> Exercise task
Find every line in the records below that holds the word "loose" and copy it.

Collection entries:

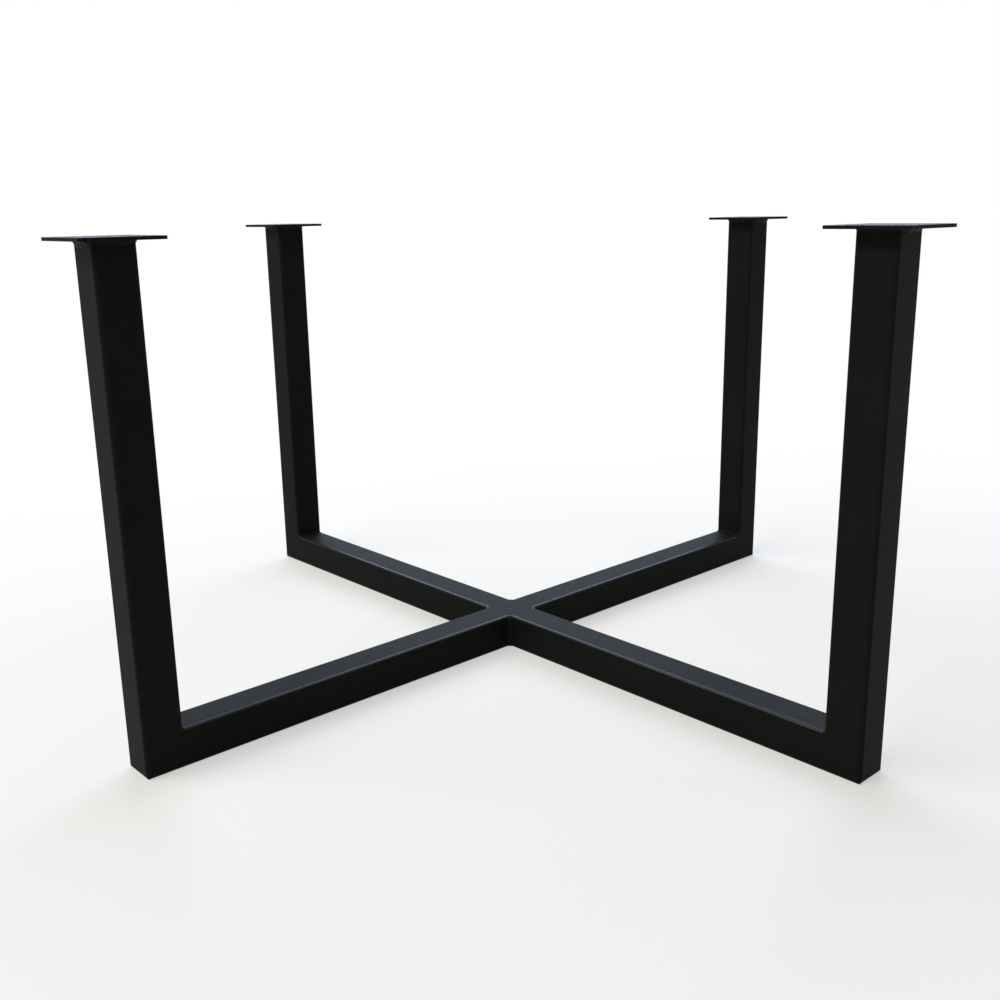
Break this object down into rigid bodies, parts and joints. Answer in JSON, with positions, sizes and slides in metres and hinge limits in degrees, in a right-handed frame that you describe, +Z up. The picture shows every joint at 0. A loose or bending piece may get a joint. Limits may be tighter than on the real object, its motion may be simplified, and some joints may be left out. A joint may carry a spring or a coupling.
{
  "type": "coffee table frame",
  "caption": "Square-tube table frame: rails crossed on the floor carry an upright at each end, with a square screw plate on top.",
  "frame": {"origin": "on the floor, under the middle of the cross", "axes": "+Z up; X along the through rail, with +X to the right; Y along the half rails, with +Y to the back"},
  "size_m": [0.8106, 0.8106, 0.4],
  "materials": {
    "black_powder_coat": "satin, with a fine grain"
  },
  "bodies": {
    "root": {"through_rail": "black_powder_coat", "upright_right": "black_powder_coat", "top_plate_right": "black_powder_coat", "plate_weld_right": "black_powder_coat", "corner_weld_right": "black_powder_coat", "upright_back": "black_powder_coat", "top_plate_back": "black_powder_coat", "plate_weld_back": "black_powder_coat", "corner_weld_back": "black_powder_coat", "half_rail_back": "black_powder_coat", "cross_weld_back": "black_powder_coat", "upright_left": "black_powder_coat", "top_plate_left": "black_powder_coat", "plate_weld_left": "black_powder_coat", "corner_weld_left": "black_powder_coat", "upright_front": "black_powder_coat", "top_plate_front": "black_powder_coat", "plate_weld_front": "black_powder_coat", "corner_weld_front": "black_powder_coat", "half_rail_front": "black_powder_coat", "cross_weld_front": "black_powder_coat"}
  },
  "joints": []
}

---

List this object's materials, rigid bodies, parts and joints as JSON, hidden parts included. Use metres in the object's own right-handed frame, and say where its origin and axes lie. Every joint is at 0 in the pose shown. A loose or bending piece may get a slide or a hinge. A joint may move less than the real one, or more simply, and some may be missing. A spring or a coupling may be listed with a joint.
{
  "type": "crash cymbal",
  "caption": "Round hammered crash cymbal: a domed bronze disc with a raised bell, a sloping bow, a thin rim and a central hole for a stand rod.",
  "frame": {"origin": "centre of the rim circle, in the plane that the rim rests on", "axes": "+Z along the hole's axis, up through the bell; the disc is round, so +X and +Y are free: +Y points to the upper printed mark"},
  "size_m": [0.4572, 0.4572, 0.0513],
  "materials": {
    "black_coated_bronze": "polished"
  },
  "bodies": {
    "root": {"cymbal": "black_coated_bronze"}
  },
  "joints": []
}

> Output of the exercise
Break this object down into rigid bodies, parts and joints. Answer in JSON, with positions, sizes and slides in metres and hinge limits in degrees, in a right-handed frame that you describe, +Z up. The picture shows every joint at 0. A loose or bending piece may get a joint. Limits may be tighter than on the real object, its motion may be simplified, and some joints may be left out. A joint may carry a spring or a coupling.
List this object's materials, rigid bodies, parts and joints as JSON, hidden parts included. Use metres in the object's own right-handed frame, and say where its origin and axes lie. Every joint is at 0 in the pose shown. A loose or bending piece may get a slide or a hinge. A joint may move less than the real one, or more simply, and some may be missing. A spring or a coupling may be listed with a joint.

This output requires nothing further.